**DATASET EXTRACT**
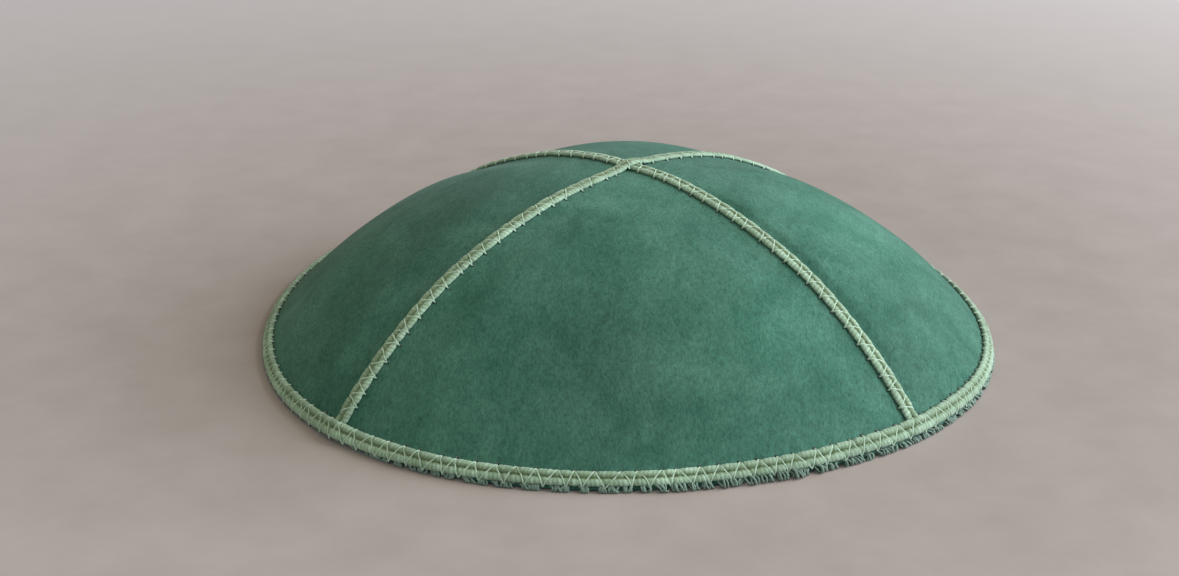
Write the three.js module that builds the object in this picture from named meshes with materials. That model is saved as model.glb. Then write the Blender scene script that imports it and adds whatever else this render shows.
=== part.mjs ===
// Suede skullcap of four panels, its seams and its rim covered with flat braid, lying on its rim.
// Millimetres, +Z up, the middle of the footprint at the origin, the front panel towards -Y.
import * as THREE from 'three';

// Crown, measured on the outside of the suede
const rimRadius = 90;
const crownHeight = 41.2;
const wall = 1.5;
const seamGap = 0.3;

// How the rim departs from a circle: each row is one wave round the rim, in millimetres
const rimWaves = [
  { waves: 1, cosine: -1.22, sine: 0.64 },
  { waves: 2, cosine: 1.51, sine: 0.1 },
  { waves: 3, cosine: 0.52, sine: -0.69 },
  { waves: 4, cosine: -0.69, sine: -0.64 },
];

// Fall of the crown from its top to the rim: height = crownHeight * (1 - share ^ fall) ^ (1 / fullness)
const panelProfile = { fall: 2.3, fullness: 0.98 };
const frontSeamProfile = { fall: 2.29, fullness: 1.14 };
const backSeamProfile = { fall: 2.15, fullness: 1 };
const seamSharpness = 4;

// Shallow furrow that runs beside every seam, faded out at the top and at the rim
const furrow = { depth: 0.6, reach: 7, topFade: 30, rimFade: 0.12 };

// Flat braid with two cords and a groove between them: across the braid, and up from its underside
const braidGap = 0.3;
const braidSection = [
  { across: -1.45, up: 0 },
  { across: 1.45, up: 0 },
  { across: 1.9, up: 0.45 },
  { across: 1.6, up: 1.05 },
  { across: 0.95, up: 1.3 },
  { across: 0.35, up: 1.15 },
  { across: 0, up: 0.85 },
  { across: -0.35, up: 1.15 },
  { across: -0.95, up: 1.3 },
  { across: -1.6, up: 1.05 },
  { across: -1.9, up: 0.45 },
];
const braidHalfWidth = 1.9;

// The rim braid lies up the slope from the suede's edge and humps where a seam braid ends at it
const rimBraidMiddle = 2.9;
const crossingRise = 0.5;
const crossingReach = 4.5;

// Facets
const turnSteps = 24;
const slopeSteps = 16;
const rimSteps = 96;
const braidStep = 4.5;

const suede = { color: 0x3d6656, roughness: 0.95, metalness: 0 };
const braid = { color: 0x749a75, roughness: 0.85, metalness: 0 };

const panels = [
  { name: 'panel_front', middleTurn: -90 },
  { name: 'panel_right', middleTurn: 0 },
  { name: 'panel_back', middleTurn: 90 },
  { name: 'panel_left', middleTurn: 180 },
];

// Seams, as the turn of the half that a braid starts on; the long one goes on over the top
const longSeamTurn = -135;
const shortSeams = [
  { name: 'seam_braid_front_right', turn: -45 },
  { name: 'seam_braid_back_left', turn: 135 },
];

const radians = THREE.MathUtils.degToRad;
const rimSlope = Math.atan((crownHeight * panelProfile.fall) / rimRadius / panelProfile.fullness);

// Distance from the top's axis to the suede's lower edge
function rimReach(turn) {
  let reach = rimRadius;
  for (const row of rimWaves) {
    reach += row.cosine * Math.cos(row.waves * turn) + row.sine * Math.sin(row.waves * turn);
  }
  return reach;
}

function profileHeight(profile, share) {
  const left = Math.max(0, 1 - share ** profile.fall);
  return crownHeight * left ** (1 / profile.fullness);
}

// Depth of the furrow at a distance from the nearest seam
function furrowDepth(share, radius, fromSeam) {
  const ratio = (fromSeam / furrow.reach) ** 2;
  const topFade = Math.min(1, radius / furrow.topFade) ** 2;
  const rimFade = Math.min(1, Math.max(0, 1 - share) / furrow.rimFade);
  return furrow.depth * ratio * Math.exp(1 - ratio) * topFade * rimFade;
}

// Height of the suede's outside over a place given from the top's axis
function suedeHeight(x, y) {
  const radius = Math.hypot(x, y);
  const turn = Math.atan2(y, x);
  const share = radius / rimReach(turn);
  const fromSeam = Math.abs(Math.cos(2 * turn)) * radius / 2;
  const ridge = Math.abs(Math.sin(2 * turn)) ** seamSharpness;
  const seamProfile = y < 0 ? frontSeamProfile : backSeamProfile;
  const onPanel = profileHeight(panelProfile, share) * (1 - ridge);
  const onSeam = profileHeight(seamProfile, share) * ridge;
  return onPanel + onSeam - furrowDepth(share, radius, fromSeam);
}

// Point at a distance straight out from the suede's outside; inwards is negative
function suedePoint(x, y, out) {
  const reach = 0.01;
  const radius = Math.hypot(x, y);
  const inX = radius > reach ? (x / radius) * reach : 0;
  const inY = radius > reach ? (y / radius) * reach : 0;
  const bx = x - inX;
  const by = y - inY;
  const dx = (suedeHeight(bx + reach, by) - suedeHeight(bx - reach, by)) / (2 * reach);
  const dy = (suedeHeight(bx, by + reach) - suedeHeight(bx, by - reach)) / (2 * reach);
  const normal = new THREE.Vector3(-dx, -dy, 1).normalize();
  return new THREE.Vector3(x, y, suedeHeight(x, y)).addScaledVector(normal, out);
}

function polarPoint(radius, turn, out) {
  return suedePoint(radius * Math.cos(turn), radius * Math.sin(turn), out);
}

// Radius at which the wall's inside comes down to the plane that the cap lies on
function insideReach(turn) {
  let low = rimReach(turn) - 4 * wall;
  let high = rimReach(turn);
  for (let i = 0; i < 30; i += 1) {
    const middle = (low + high) / 2;
    if (polarPoint(middle, turn, -wall).z > 0) low = middle;
    else high = middle;
  }
  return low;
}

// Closed body from rings of points, each ring in the same order, the first and last ring capped
function ringsBody(rings, closedLoop) {
  const size = rings[0].length;
  const positions = rings.flat().flatMap((point) => point.toArray());
  const index = [];
  const spans = closedLoop ? rings.length : rings.length - 1;
  for (let i = 0; i < spans; i += 1) {
    const here = i * size;
    const next = ((i + 1) % rings.length) * size;
    for (let k = 0; k < size; k += 1) {
      const after = (k + 1) % size;
      index.push(here + k, here + after, next + k);
      index.push(here + after, next + after, next + k);
    }
  }
  if (!closedLoop) {
    const last = (rings.length - 1) * size;
    const outline = braidSection.map((row) => new THREE.Vector2(row.across, row.up));
    for (const [a, b, c] of THREE.ShapeUtils.triangulateShape(outline, [])) {
      index.push(c, b, a);
      index.push(last + a, last + b, last + c);
    }
  }
  return geometryFrom(positions, index);
}

function geometryFrom(positions, index) {
  const geometry = new THREE.BufferGeometry();
  geometry.setAttribute('position', new THREE.Float32BufferAttribute(positions, 3));
  geometry.setIndex(index);
  geometry.computeVertexNormals();
  return geometry;
}

// One quarter of the crown: an outside and an inside skin, each from a tip near the top down to the rim,
// with a wall along each seam and a flat foot
function panelGeometry(middleTurn) {
  const halfGap = seamGap / 2;
  const tipRadius = halfGap * Math.SQRT2;
  const quarter = Math.PI / 4;
  const positions = [];
  const index = [];

  const addSkin = (out, footReach) => {
    const first = positions.length / 3;
    positions.push(...polarPoint(tipRadius, middleTurn, out).toArray());
    for (let row = 1; row <= slopeSteps; row += 1) {
      const share = row / slopeSteps;
      for (let step = 0; step <= turnSteps; step += 1) {
        const spread = (step / turnSteps) * 2 - 1;
        const foot = footReach(middleTurn + spread * quarter);
        const radius = tipRadius + share * (foot - tipRadius);
        const inset = Math.asin(halfGap / radius);
        const point = polarPoint(radius, middleTurn + spread * (quarter - inset), out);
        if (row === slopeSteps) point.z = 0;
        positions.push(...point.toArray());
      }
    }
    return first;
  };

  const outside = addSkin(0, rimReach);
  const inside = addSkin(-wall, insideReach);
  const at = (skin, row, step) => (row === 0 ? skin : skin + 1 + (row - 1) * (turnSteps + 1) + step);
  const addQuad = (a, b, c, d) => {
    if (a !== b) index.push(a, b, c);
    if (c !== d) index.push(a, c, d);
  };

  for (let row = 0; row < slopeSteps; row += 1) {
    for (let step = 0; step < turnSteps; step += 1) {
      addQuad(at(outside, row, step), at(outside, row + 1, step), at(outside, row + 1, step + 1),
        at(outside, row, step + 1));
      addQuad(at(inside, row, step + 1), at(inside, row + 1, step + 1), at(inside, row + 1, step),
        at(inside, row, step));
    }
  }
  for (let row = 0; row < slopeSteps; row += 1) {
    addQuad(at(inside, row, 0), at(inside, row + 1, 0), at(outside, row + 1, 0), at(outside, row, 0));
    addQuad(at(outside, row, turnSteps), at(outside, row + 1, turnSteps), at(inside, row + 1, turnSteps),
      at(inside, row, turnSteps));
  }
  for (let step = 0; step < turnSteps; step += 1) {
    addQuad(at(outside, slopeSteps, step), at(inside, slopeSteps, step),
      at(inside, slopeSteps, step + 1), at(outside, slopeSteps, step + 1));
  }
  return geometryFrom(positions, index);
}

// Radius on a seam where its braid ends, just clear of the rim braid
function seamEnd(turn) {
  const clear = rimBraidMiddle + braidHalfWidth + 2 * braidGap;
  return rimReach(turn) - clear * Math.cos(rimSlope);
}

// Braid laid along a straight line through the top's axis, from one signed radius to another
function seamBraidGeometry(turn, from, to) {
  const steps = Math.round((to - from) / braidStep);
  const along = new THREE.Vector2(Math.cos(turn), Math.sin(turn));
  const rings = [];
  for (let i = 0; i <= steps; i += 1) {
    const radius = from + ((to - from) * i) / steps;
    rings.push(braidSection.map((row) => suedePoint(
      along.x * radius - along.y * row.across,
      along.y * radius + along.x * row.across,
      braidGap + row.up,
    )));
  }
  return ringsBody(rings, false);
}

// Extra rise of the rim braid near a seam
function crossingHump(turn, reach) {
  const fromSeam = Math.abs(Math.cos(2 * turn)) * reach / 2;
  return crossingRise * Math.exp(-((fromSeam / crossingReach) ** 2));
}

function rimBraidGeometry() {
  const rings = [];
  for (let i = 0; i < rimSteps; i += 1) {
    const turn = (i / rimSteps) * 2 * Math.PI;
    const reach = rimReach(turn);
    const out = braidGap + crossingHump(turn, reach);
    rings.push(braidSection.map((row) => polarPoint(
      reach - (rimBraidMiddle + row.across) * Math.cos(rimSlope),
      turn,
      out + row.up,
    )));
  }
  return ringsBody(rings, true);
}

function addPiece(group, name, geometry, finish) {
  const mesh = new THREE.Mesh(geometry, new THREE.MeshStandardMaterial(finish));
  mesh.name = name;
  group.add(mesh);
}

function makeSkullcap() {
  const group = new THREE.Group();
  for (const panel of panels) {
    addPiece(group, panel.name, panelGeometry(radians(panel.middleTurn)), suede);
  }
  const start = radians(longSeamTurn);
  const end = start + Math.PI;
  addPiece(group, 'seam_braid_long', seamBraidGeometry(end, -seamEnd(start), seamEnd(end)), braid);
  for (const seam of shortSeams) {
    const turn = radians(seam.turn);
    const top = braidHalfWidth + braidGap;
    addPiece(group, seam.name, seamBraidGeometry(turn, top, seamEnd(turn)), braid);
  }
  addPiece(group, 'rim_braid', rimBraidGeometry(), braid);
  const middle = new THREE.Box3().setFromObject(group).getCenter(new THREE.Vector3());
  group.position.set(-middle.x, -middle.y, 0);
  return group;
}

const skullcap = new THREE.Group();
skullcap.add(makeSkullcap());
export default skullcap;
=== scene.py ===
import math

import bmesh
import bpy
import numpy as np
from mathutils import Matrix, Vector


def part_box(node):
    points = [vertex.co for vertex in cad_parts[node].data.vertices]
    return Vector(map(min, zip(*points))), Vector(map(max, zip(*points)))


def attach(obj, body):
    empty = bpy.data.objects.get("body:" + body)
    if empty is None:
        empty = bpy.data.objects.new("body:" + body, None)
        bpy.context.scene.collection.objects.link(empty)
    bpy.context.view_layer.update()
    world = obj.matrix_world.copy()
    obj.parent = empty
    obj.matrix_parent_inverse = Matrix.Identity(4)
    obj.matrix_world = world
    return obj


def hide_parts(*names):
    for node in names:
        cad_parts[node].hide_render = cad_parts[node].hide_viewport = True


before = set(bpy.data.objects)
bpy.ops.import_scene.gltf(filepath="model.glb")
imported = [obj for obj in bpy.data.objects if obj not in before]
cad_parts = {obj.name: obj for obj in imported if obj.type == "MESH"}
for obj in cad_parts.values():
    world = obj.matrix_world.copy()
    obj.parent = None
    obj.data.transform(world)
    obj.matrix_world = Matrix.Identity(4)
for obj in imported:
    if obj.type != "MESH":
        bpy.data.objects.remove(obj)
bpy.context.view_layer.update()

mm = 0.001    # metres in a millimetre; shapes are worked out in millimetres from the top's axis
tiny = 1e-12  # keeps a division by a length from failing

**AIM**
Lines from the start of the material above through the line containing "const braidStep = 4.5;" are to be duplicated exactly, and only those.

**SOLVED EXERCISE**
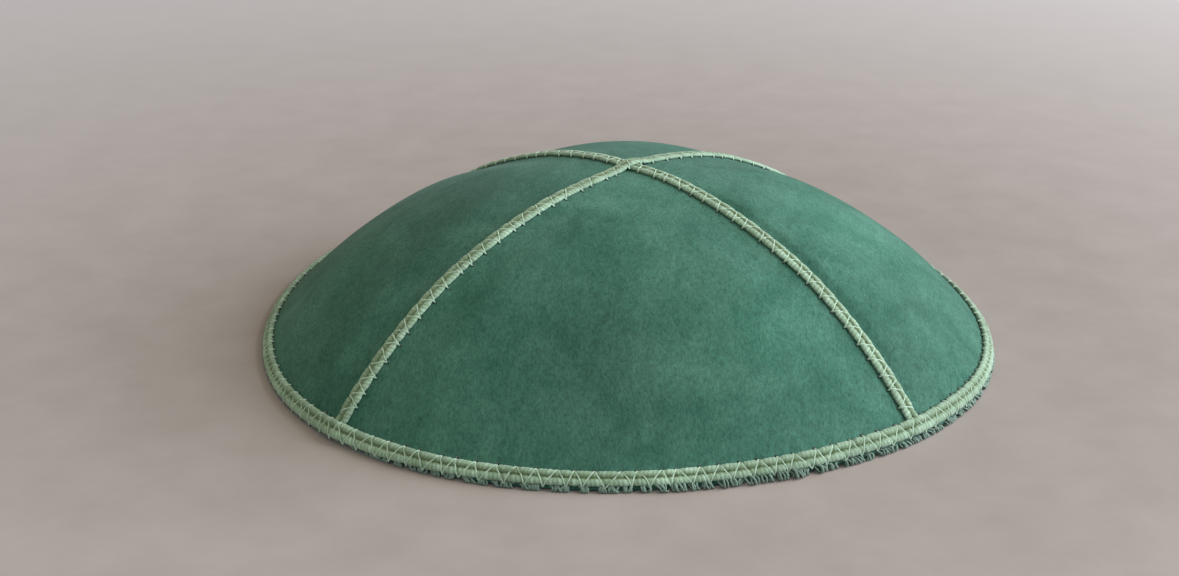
Write the three.js module that builds the object in this picture from named meshes with materials. That model is saved as model.glb. Then write the Blender scene script that imports it and adds whatever else this render shows.
=== part.mjs ===
// Suede skullcap of four panels, its seams and its rim covered with flat braid, lying on its rim.
// Millimetres, +Z up, the middle of the footprint at the origin, the front panel towards -Y.
import * as THREE from 'three';

// Crown, measured on the outside of the suede
const rimRadius = 90;
const crownHeight = 41.2;
const wall = 1.5;
const seamGap = 0.3;

// How the rim departs from a circle: each row is one wave round the rim, in millimetres
const rimWaves = [
  { waves: 1, cosine: -1.22, sine: 0.64 },
  { waves: 2, cosine: 1.51, sine: 0.1 },
  { waves: 3, cosine: 0.52, sine: -0.69 },
  { waves: 4, cosine: -0.69, sine: -0.64 },
];

// Fall of the crown from its top to the rim: height = crownHeight * (1 - share ^ fall) ^ (1 / fullness)
const panelProfile = { fall: 2.3, fullness: 0.98 };
const frontSeamProfile = { fall: 2.29, fullness: 1.14 };
const backSeamProfile = { fall: 2.15, fullness: 1 };
const seamSharpness = 4;

// Shallow furrow that runs beside every seam, faded out at the top and at the rim
const furrow = { depth: 0.6, reach: 7, topFade: 30, rimFade: 0.12 };

// Flat braid with two cords and a groove between them: across the braid, and up from its underside
const braidGap = 0.3;
const braidSection = [
  { across: -1.45, up: 0 },
  { across: 1.45, up: 0 },
  { across: 1.9, up: 0.45 },
  { across: 1.6, up: 1.05 },
  { across: 0.95, up: 1.3 },
  { across: 0.35, up: 1.15 },
  { across: 0, up: 0.85 },
  { across: -0.35, up: 1.15 },
  { across: -0.95, up: 1.3 },
  { across: -1.6, up: 1.05 },
  { across: -1.9, up: 0.45 },
];
const braidHalfWidth = 1.9;

// The rim braid lies up the slope from the suede's edge and humps where a seam braid ends at it
const rimBraidMiddle = 2.9;
const crossingRise = 0.5;
const crossingReach = 4.5;

// Facets
const turnSteps = 24;
const slopeSteps = 16;
const rimSteps = 96;
const braidStep = 4.5;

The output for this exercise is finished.